Adding a way for SBNF to generate matches that are whitespace sensitive would still result in a meaningfully different grammar than a composed regex.

So if our goal is mathcing ab like so

  main:
    - match: '(a)(b)'
      captures:
        1: punctuation.separator.char.a.kdl2
        2: punctuation.separator.char.b.kdl2
      pop: true

(or in SBNF with regexes, not rules)

a-then-b: '(a)(b)' {1:punctuation.separator.char.a, 2:punctuation.separator.char.b};
main      : ~a-then-b;

then the SBNF rules even with a special mode

rule-a : 'a'{punctuation.separator.char.a};
rule-b : 'b'{punctuation.separator.char.b};
a-then-b: (?special-mode-whitespace-sensitive rule-a rule-b);

insead of ↓ matching a b

  main:
    - match: 'a'
      scope: punctuation.separator.char.a.kdl2
      push: rule-b|0
      pop: true
  # Rule: rule-b
  rule-b|0:
    - match: 'b'
      scope: punctuation.separator.char.b.kdl2
      pop: true
    - match: '\S'
      scope: invalid.illegal.kdl2
      pop: true

would still not be able to generate ↓ (which seems like the equivalent to regex?, but there could be an easy mistake, so it's still meaningfully different )

contexts:
  main:
    - match: 'a(?=b)' # only match if next is 'b'
      scope: punctuation.separator.char.a
      push: b
      pop: true
  b:
    - match: '(?!b)' # bail on non-'b'
      pop: true
    - match: 'b'
      scope: punctuation.separator.char.b
      pop: true
BenjaminSchaaf commented 1 year ago

would still not be able to generate ↓ (which seems like the equivalent to regex?, but there could be an easy mistake, so it's still meaningfully different )
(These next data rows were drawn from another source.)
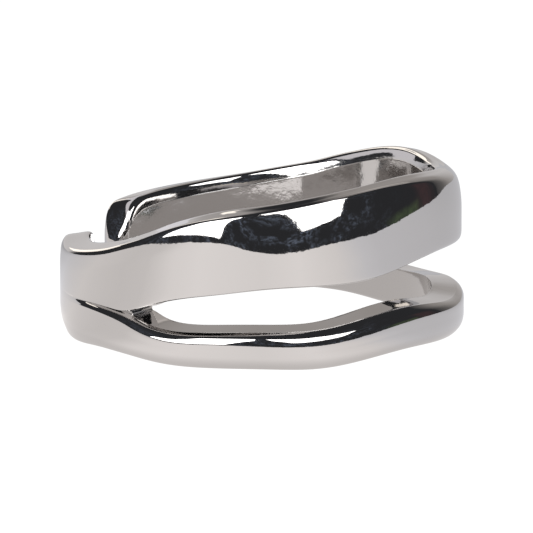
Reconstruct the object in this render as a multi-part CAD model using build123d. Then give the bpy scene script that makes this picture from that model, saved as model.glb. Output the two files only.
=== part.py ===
from build123d import *
from collections import namedtuple
from math import asin, cos, radians, sin, sqrt
import os

# Open cuff ring, in millimetres.
# +Z is the finger axis. The ring lies on its side on the plane z = 0, with its axis through the origin.
# The split face looks along -Y and the opening between the two ends is at +Y.
# Angles run round the finger axis from the middle of the split face, and are positive towards +X.

# driving sizes
finger_radius = 8.65
outer_radius = 10.3
left_end_angle = -170.0
right_end_angle = 173.0

# edge shapes shared by every section
comfort_top = 0.50  # rounding of the inner wall into the top
comfort_bottom = 0.34  # rounding of the inner wall into the bottom
blank_allowance = 0.04  # metal inside the finger wall, taken off when the hole is bored
top_corner = 0.18  # small rounding where the top meets the outer face
corner_rise = 0.054  # how far that rounding starts above the corner
dome = 0.08  # how fast the outer face leans in above its upright part, per mm
notch_depth = 0.38  # how far the lower band's rounded upper edge is set back along the slot
slope_across_floor = 0.15  # the top of the lower band is this much higher at the finger

# the slot's round tips, and the reach of the tool that opens it
tip_angle = 101.5
tip_radius = 0.28
tip_height = 2.38
cutter_inner = finger_radius - 1.2
cutter_outer = outer_radius + 1.2

# the rounded free ends
nose_radius = 0.90
top_end_radius = 1.2
top_end_rise = 0.24  # the rounding meets the sloping top a little before its own crest
bottom_end_radius = 0.7
bottom_end_rise = 0.10
wall_middle = (finger_radius + outer_radius) / 2

# bottom, top: heights of the band's lower and upper sides
# drop: how far the top falls from the finger side to its outer corner
# lean: height where the outer face starts to lean in
# ceiling, floor: upper and lower side of the slot, or of the crease that runs on from it
# lip: rounding of the upper band's lower edge
# notch, shoulder: depth and height of the lower band's rounded upper edge
# slim: how much further in the upper band's outer face lies than the lower band's
# heel, tuck: height and depth of the rounding under the outer face
overrun = 0.05  # the lip and the shoulder run on this far into the slot, and are cut there
Section = namedtuple(
    "Section",
    "angle bottom top drop lean ceiling floor lip notch shoulder slim heel tuck",
)
sections = [
    Section(left_end_angle, 0.03, 4.62, 0.20, 3.30, 2.40, 2.36, 0.20, 0.00, 0.30, 0.00, 1.50, 0.38),
    Section(-160, 0.00, 4.82, 0.20, 3.40, 2.42, 2.38, 0.20, 0.00, 0.30, 0.00, 1.50, 0.38),
    Section(-147, 0.00, 4.90, 0.25, 3.50, 2.44, 2.40, 0.20, 0.00, 0.30, 0.00, 1.45, 0.40),
    Section(-135, 0.04, 5.05, 0.30, 3.60, 2.46, 2.42, 0.20, 0.01, 0.30, 0.00, 1.20, 0.44),
    Section(-127, 0.14, 5.25, 0.34, 3.80, 2.50, 2.46, 0.20, 0.05, 0.32, 0.00, 1.00, 0.47),
    Section(-120, 0.24, 5.49, 0.36, 4.00, 2.56, 2.51, 0.20, 0.15, 0.36, 0.00, 0.90, 0.50),
    Section(-112, 0.27, 5.83, 0.38, 4.35, 2.60, 2.52, 0.20, 0.29, 0.44, 0.00, 0.80, 0.50),
    Section(-105, 0.22, 6.28, 0.38, 4.75, 2.58, 2.38, 0.20, 0.36, 0.50, 0.00, 0.80, 0.50),
    Section(-98, 0.12, 6.70, 0.34, 5.20, 2.88, 2.03, 0.20, notch_depth, 0.52, 0.00, 0.80, 0.50),
    Section(-90, 0.04, 7.15, 0.20, 5.55, 3.33, 1.82, 0.20, notch_depth, 0.55, 0.00, 0.80, 0.50),
    Section(-75, 0.06, 7.84, 0.20, 5.90, 3.84, 1.89, 0.20, notch_depth, 0.58, 0.00, 0.80, 0.50),
    Section(-60, 0.06, 8.18, 0.22, 5.30, 4.18, 1.94, 0.20, notch_depth, 0.68, 0.00, 0.80, 0.50),
    Section(-45, 0.00, 8.53, 0.18, 5.60, 4.25, 1.98, 0.20, notch_depth, 0.78, 0.00, 0.80, 0.50),
    Section(-30, 0.24, 8.83, 0.10, 5.90, 4.36, 2.38, 0.24, notch_depth, 0.90, 0.00, 0.80, 0.50),
    Section(-15, 0.42, 9.02, 0.12, 6.50, 4.80, 2.58, 0.30, notch_depth, 0.80, 0.02, 0.80, 0.50),
    Section(0, 0.30, 8.93, 0.18, 6.70, 4.99, 2.34, 0.38, notch_depth, 0.55, 0.06, 0.80, 0.50),
    Section(15, 0.14, 8.66, 0.22, 6.50, 4.86, 2.10, 0.42, notch_depth, 0.45, 0.12, 0.80, 0.50),
    Section(30, 0.04, 8.40, 0.22, 6.30, 4.70, 2.15, 0.42, 0.33, 0.42, 0.14, 0.80, 0.50),
    Section(45, 0.00, 8.31, 0.22, 6.10, 4.45, 2.11, 0.40, 0.23, 0.38, 0.10, 0.80, 0.50),
    Section(60, 0.00, 8.46, 0.20, 6.00, 4.15, 1.92, 0.34, 0.20, 0.36, 0.04, 0.80, 0.50),
    Section(75, 0.06, 8.22, 0.20, 5.80, 3.75, 1.94, 0.28, 0.20, 0.36, 0.00, 0.80, 0.50),
    Section(90, 0.28, 7.61, 0.20, 5.40, 3.20, 2.05, 0.22, 0.24, 0.38, 0.00, 0.80, 0.50),
    Section(98, 0.33, 7.27, 0.20, 5.10, 2.82, 2.18, 0.20, 0.26, 0.40, 0.00, 0.80, 0.50),
    Section(105, 0.34, 6.98, 0.20, 4.85, 2.58, 2.38, 0.20, 0.25, 0.40, 0.00, 0.80, 0.50),
    Section(113, 0.28, 6.68, 0.20, 4.60, 2.58, 2.50, 0.20, 0.17, 0.36, 0.00, 0.90, 0.50),
    Section(121, 0.20, 6.43, 0.20, 4.40, 2.54, 2.49, 0.20, 0.07, 0.30, 0.00, 1.00, 0.50),
    Section(135, 0.06, 6.13, 0.20, 4.20, 2.50, 2.46, 0.20, 0.01, 0.30, 0.00, 1.15, 0.46),
    Section(150, 0.00, 5.90, 0.20, 4.10, 2.46, 2.42, 0.20, 0.00, 0.30, 0.00, 1.30, 0.42),
    Section(162, 0.00, 5.70, 0.20, 4.00, 2.44, 2.40, 0.20, 0.00, 0.30, 0.00, 1.40, 0.40),
    Section(right_end_angle, 0.02, 5.42, 0.20, 3.90, 2.42, 2.38, 0.20, 0.00, 0.30, 0.00, 1.40, 0.40),
]
tallest = max(s.top for s in sections)


def at(angle, radius, height):
    """A point of the ring from its angle, its distance from the finger axis and its height."""
    turn = radians(angle)
    return Vector(radius * sin(turn), -radius * cos(turn), height)


def corner_middle(start, corner, end):
    """A point in the middle of a small rounding that replaces a corner."""
    return tuple((s + 2 * c + e) / 4 for s, c, e in zip(start, corner, end))


def upright_arc_middle(depth, height):
    """The middle of an arc that leaves an upright line and ends this far in and this far along."""
    radius = (height**2 + depth**2) / (2 * depth)
    half_turn = asin(height / radius) / 2
    return radius * (1 - cos(half_turn)), radius * sin(half_turn)


def quarter_middle(depth, height):
    """The middle of a quarter round that starts upright and ends level."""
    share = 1 - sqrt(0.5)
    return depth * share, height * share


def outline(s):
    """Corner points of one section with the arc points between them, as (radius, height)."""
    blank_radius = finger_radius - blank_allowance
    top_inner = (blank_radius + comfort_top, s.top)
    corner_height = s.top - s.drop
    upper_radius = outer_radius - s.slim
    corner = (upper_radius - dome * (corner_height - s.lean) ** 2, corner_height)
    corner_in = (corner[0] - top_corner, corner_height + corner_rise)
    below = corner_height - top_corner
    corner_out = (upper_radius - dome * (below - s.lean) ** 2, below)
    half_way = (below + s.lean) / 2
    dome_middle = (upper_radius - dome * (half_way - s.lean) ** 2, half_way)

    lip_depth = min(s.lip, s.notch)
    extra = min(overrun, (s.ceiling - s.floor) / 3)
    shoulder_height = s.floor - s.shoulder
    heel_in, heel_up = upright_arc_middle(s.tuck, s.heel)
    heel_top = s.bottom + s.heel

    legs = [((blank_radius, s.bottom + comfort_bottom), None)]
    round_in, round_up = quarter_middle(comfort_top, comfort_top)
    legs.append(
        (
            (blank_radius, s.top - comfort_top),
            (blank_radius + round_in, s.top - round_up),
        )
    )
    legs.append((top_inner, None))
    legs.append((corner_in, corner_middle(corner_in, corner, corner_out)))
    legs.append((corner_out, dome_middle))
    legs.append(((upper_radius, s.lean), None))
    lip_in, lip_up = quarter_middle(lip_depth, s.lip)
    lip_start = (upper_radius, s.ceiling + s.lip)
    lip_middle = (upper_radius - lip_in, s.ceiling + lip_up)
    legs.append((lip_start, lip_middle if lip_depth else None))
    legs.append(((upper_radius - lip_depth, s.ceiling - extra), None))
    if s.notch:
        notch_in, notch_up = upright_arc_middle(s.notch, s.shoulder)
        notch_middle = (outer_radius - notch_in, shoulder_height + notch_up)
    else:
        notch_middle = None
    legs.append(((outer_radius - s.notch, s.floor + extra), notch_middle))
    legs.append(((outer_radius, shoulder_height), None))
    heel_middle = (outer_radius - heel_in, heel_top - heel_up)
    legs.append(((outer_radius, heel_top), heel_middle))
    legs.append(((outer_radius - s.tuck, s.bottom), None))
    base_in, base_up = quarter_middle(comfort_bottom, comfort_bottom)
    base_middle = (blank_radius + base_in, s.bottom + base_up)
    legs.append(((blank_radius + comfort_bottom, s.bottom), base_middle))
    return legs


def section_wire(s):
    """The closed outline of the band where a plane through the axis cuts it."""
    legs = outline(s)
    edges = []
    for number, (start, middle) in enumerate(legs):
        end = legs[(number + 1) % len(legs)][0]
        if middle is None:
            edges.append(Line(at(s.angle, *start), at(s.angle, *end)))
        else:
            edges.append(
                ThreePointArc(
                    at(s.angle, *start), at(s.angle, *middle), at(s.angle, *end)
                )
            )
    return Wire(edges)


def band_blank():
    """The band before boring and cutting, lofted through its sections."""
    return Solid.make_loft([section_wire(s) for s in sections])


def finger_bore():
    """The round hole for the finger."""
    return Cylinder(finger_radius, 2 * tallest)


def slot_opening(angle, floor, ceiling):
    """The outline of the slot's tool across the band."""
    rise = slope_across_floor / (outer_radius - finger_radius)
    edge_radius = outer_radius - notch_depth
    low_inner = floor + rise * (edge_radius - cutter_inner)
    low_outer = floor - rise * (cutter_outer - edge_radius)
    return Wire(
        Polyline(
            at(angle, cutter_inner, low_inner),
            at(angle, cutter_inner, ceiling),
            at(angle, cutter_outer, ceiling),
            at(angle, cutter_outer, low_outer),
            close=True,
        )
    )


def slot_tip(side):
    """A round tool along the radius that ends the slot."""
    middle_radius = (cutter_inner + cutter_outer) / 2
    turn = radians(side * tip_angle)
    place = Plane(
        origin=at(side * tip_angle, middle_radius, tip_height),
        z_dir=(sin(turn), -cos(turn), 0),
    )
    return place * Cylinder(tip_radius, cutter_outer - cutter_inner)


def slot_tools():
    """The tools that open the slot between the two bands, tip to tip."""
    low = tip_height - tip_radius - slope_across_floor / 2
    high = tip_height + tip_radius
    wires = [slot_opening(-tip_angle, low, high)]
    for s in sections:
        if abs(s.angle) < tip_angle:
            wires.append(slot_opening(s.angle, s.floor, s.ceiling))
    wires.append(slot_opening(tip_angle, low, high))
    return [Solid.make_loft(wires), slot_tip(-1), slot_tip(1)]


def end_nose(angle, inward):
    """What is taken off one end to round it as seen from above."""
    place = Plane(
        origin=at(angle, wall_middle, 0), x_dir=at(angle, 1, 0), z_dir=(0, 0, 1)
    )
    block = Pos(0, -inward * nose_radius / 2, 0)
    block *= Box(6 * nose_radius, 3 * nose_radius, 3 * tallest)
    core = Pos(0, inward * nose_radius, 0) * Cylinder(nose_radius, 3 * tallest)
    return place * (block - core)


def end_corner(angle, inward, height, up, radius):
    """What is taken off one end to round its upper or lower corner, seen along the radius."""
    place = Plane(
        origin=at(angle, wall_middle, height),
        x_dir=at(angle + 90, 1, 0),
        z_dir=at(angle, 1, 0),
    )
    block = Pos(-inward * radius / 2, up * radius / 2, 0)
    block *= Box(3 * radius, 3 * radius, 4 * nose_radius)
    core = Pos(inward * radius, -up * radius, 0)
    core *= Cylinder(radius, 6 * nose_radius)
    return place * (block - core)


def end_tools():
    """Everything that is taken off to round the two free ends."""
    tools = []
    for angle, inward, last in (
        (left_end_angle, 1, sections[0]),
        (right_end_angle, -1, sections[-1]),
    ):
        high = last.top + top_end_rise
        low = last.bottom - bottom_end_rise
        tools.append(end_nose(angle, inward))
        tools.append(end_corner(angle, inward, high, 1, top_end_radius))
        tools.append(end_corner(angle, inward, low, -1, bottom_end_radius))
    return tools


def cuff_band():
    """The whole ring as one solid."""
    ring = band_blank() - finger_bore()
    for tool in slot_tools() + end_tools():
        ring -= tool
    return ring


os.makedirs("parts", exist_ok=True)
band = cuff_band()
export_step(band, "parts/cuff_band.step")
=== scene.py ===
import math

import bmesh
import bpy
import numpy as np
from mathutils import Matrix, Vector, noise


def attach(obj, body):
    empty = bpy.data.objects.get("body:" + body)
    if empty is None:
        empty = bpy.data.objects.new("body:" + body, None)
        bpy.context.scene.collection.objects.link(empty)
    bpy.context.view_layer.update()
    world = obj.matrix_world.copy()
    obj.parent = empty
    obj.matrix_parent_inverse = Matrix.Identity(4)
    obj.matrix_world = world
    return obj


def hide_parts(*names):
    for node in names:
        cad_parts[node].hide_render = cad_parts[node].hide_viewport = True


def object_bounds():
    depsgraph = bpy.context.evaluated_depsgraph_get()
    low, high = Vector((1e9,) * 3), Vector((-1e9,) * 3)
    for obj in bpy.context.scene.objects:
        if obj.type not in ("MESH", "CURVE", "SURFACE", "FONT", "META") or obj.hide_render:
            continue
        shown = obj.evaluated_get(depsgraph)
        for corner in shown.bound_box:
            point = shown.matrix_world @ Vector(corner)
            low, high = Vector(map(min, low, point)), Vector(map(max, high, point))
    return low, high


# An open cuff ring that lies on its side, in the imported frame. Metres, +Z is the finger axis.
# Angles run round that axis from -Y and are positive towards +X. Azimuths are the same angles,
# and elevations are angles above the table, both in degrees.

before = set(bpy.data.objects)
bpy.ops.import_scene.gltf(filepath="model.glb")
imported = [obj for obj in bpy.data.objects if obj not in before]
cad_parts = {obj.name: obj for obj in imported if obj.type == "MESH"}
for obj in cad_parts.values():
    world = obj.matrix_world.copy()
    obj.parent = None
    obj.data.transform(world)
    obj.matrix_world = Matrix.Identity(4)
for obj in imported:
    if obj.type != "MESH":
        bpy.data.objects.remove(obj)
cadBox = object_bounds()
mm = 0.001
print("frame read, packed height in mm:", round(cadBox[1][2] / mm, 2))


# Shader maths: a wire is one output socket, and arithmetic on wires adds Math nodes.

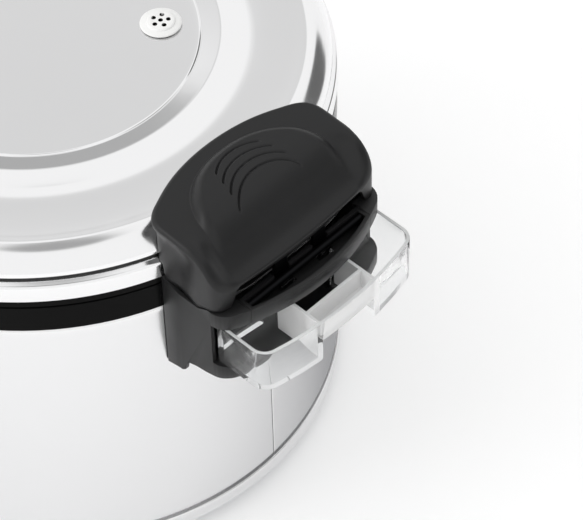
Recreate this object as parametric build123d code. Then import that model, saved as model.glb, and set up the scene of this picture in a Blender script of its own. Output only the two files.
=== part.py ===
from build123d import *
import math
import os

# Countertop rice cooker and warmer, millimetres, +Z up.
# Origin: centre of the circle of feet, on the surface it stands on.
# The two side handles lie along +X and -X, the control panel faces -Y.

# Driving dimensions
RIM_R = 185.0            # outer radius of the lid rim
RIM_Z = 255.0            # height of the joint between collar and lid
FOOT_H = 8.0             # height of the rubber feet
FEET_PCD = 290.0         # circle that carries the feet
FOOT_BORE = 2.3          # clearance hole for a foot screw
PAN_T = 1.5              # base pan sheet
CASING_R = 183.7         # outer radius of the wrapped steel casing
CASING_T = 0.8           # casing sheet
COLLAR_H = 26.0          # plastic collar between casing and lid
BAND_H = 11.0            # rolled steel band around the foot of the casing
COLLAR_R = 184.4         # outer radius of the collar
BAND_R = 184.7           # outer radius of the base band
PAN_R = 182.0            # outer radius of the base pan
LINER_R = 162.0          # outer radius of the warming chamber
BASE_Z = FOOT_H + BAND_H  # lower edge of the casing
SEAM_DEG = 3.65          # where the casing sheet closes, from the right handle
POT_R = 152.0            # inner radius of the cooking pot
POT_WALL = 2.2
PLATE_R = 112.0          # cast heating plate
PLATE_TOP = 50.0
SENSOR_BORE = 17.2       # bore in the heating plate for the thermostat
VENT_R = 77.0            # steam outlet, distance from the lid centre
VENT_DEG = 50.0
HANDLE_HALF = 67.5       # half width of a side handle
BAR_HALF = 49.9          # half width of the middle bar of a handle
BAR_BACK_U = 222.0       # back face of the bar, distance from the centre
BAR_WALL = 2.4
HOOK_V = (-16, 16)       # release hooks
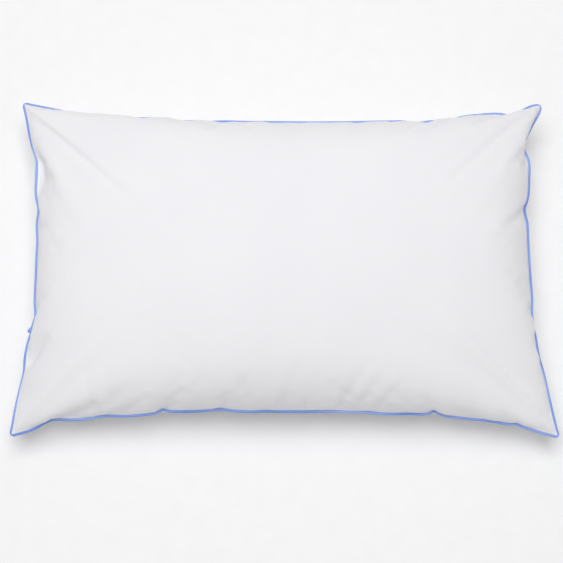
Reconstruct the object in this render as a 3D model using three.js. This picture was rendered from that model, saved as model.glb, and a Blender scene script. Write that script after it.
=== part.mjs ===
/**
 * Bed pillow with a corded piping round its edge, lying flat on its back panel.
 *
 * Millimetres, +Z up. The origin is on the surface that the pillow lies on, under the centre of the
 * pillow. +X runs along the long side, and -Y is the near long side.
 *
 * Every piece is described at stations round the seam. At a station a point has two coordinates:
 * "inset", its distance in from the seam line, and "lift", its height over the seam plane.
 */
import * as THREE from 'three';

// Overall size of the filled pillow
const cornerHalfLength = 354;        // centre to where the seam's sides would meet, along X
const cornerHalfWidth = 229;         // the same along Y
const longSidePullIn = 31;           // how far the middle of a long side draws in when filled
const shortSidePullIn = 31.5;
const pullInPower = 2.5;             // higher keeps the side straighter in its middle
const tipRun = 12;                   // length of each side that the rounding of a tip takes up
const pillowHeight = 170;
const seamHeightAtSides = 72;
const seamDropAtCorners = 22;

// Roll of the panels from the seam to the flat of the pillow
const frontRollWidth = 112;
const backRollWidth = 96;
const cornerRollGrowth = 0.5;        // extra share of the roll's width at a corner
const earWidth = 25;                 // flat ear at a corner, where the panels lie together
const crownShare = 0.06;             // share of the front's rise that is left for its slow crown
const sideRollPower = 0.5;           // 0.5 is a quarter round
const cornerRollPower = 0.3;         // added at a corner, where the rise is gentler

// Cloth, thread and piping
const clothThickness = 0.6;
const stripThickness = 0.5;
const threadThickness = 0.4;
const clearance = 0.3;               // left between neighbouring pieces
const fillClearance = 0.4;           // left between the fill and the panels
const seamAllowance = 12;            // from the seam line to the cut edges
const cordRadius = 1;
const beadStandOff = 0.35;           // between the piping's bead and the panels' folds
const beadSides = 10;
const pipingEndGap = 0.5;            // between the two ends of the piping
const pipingJoinY = -84;             // the piping's ends meet on the left side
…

It's very meaningfully different. With just the regex ac wouldn't match and both characters marked as invalid. With those rules aa is highlighted as valid, which is just incorrect. In fact the only way to actually do it correctly is with a branch point, so that when ST reaches the 2nd character it goes back and highlights the first one as invalid.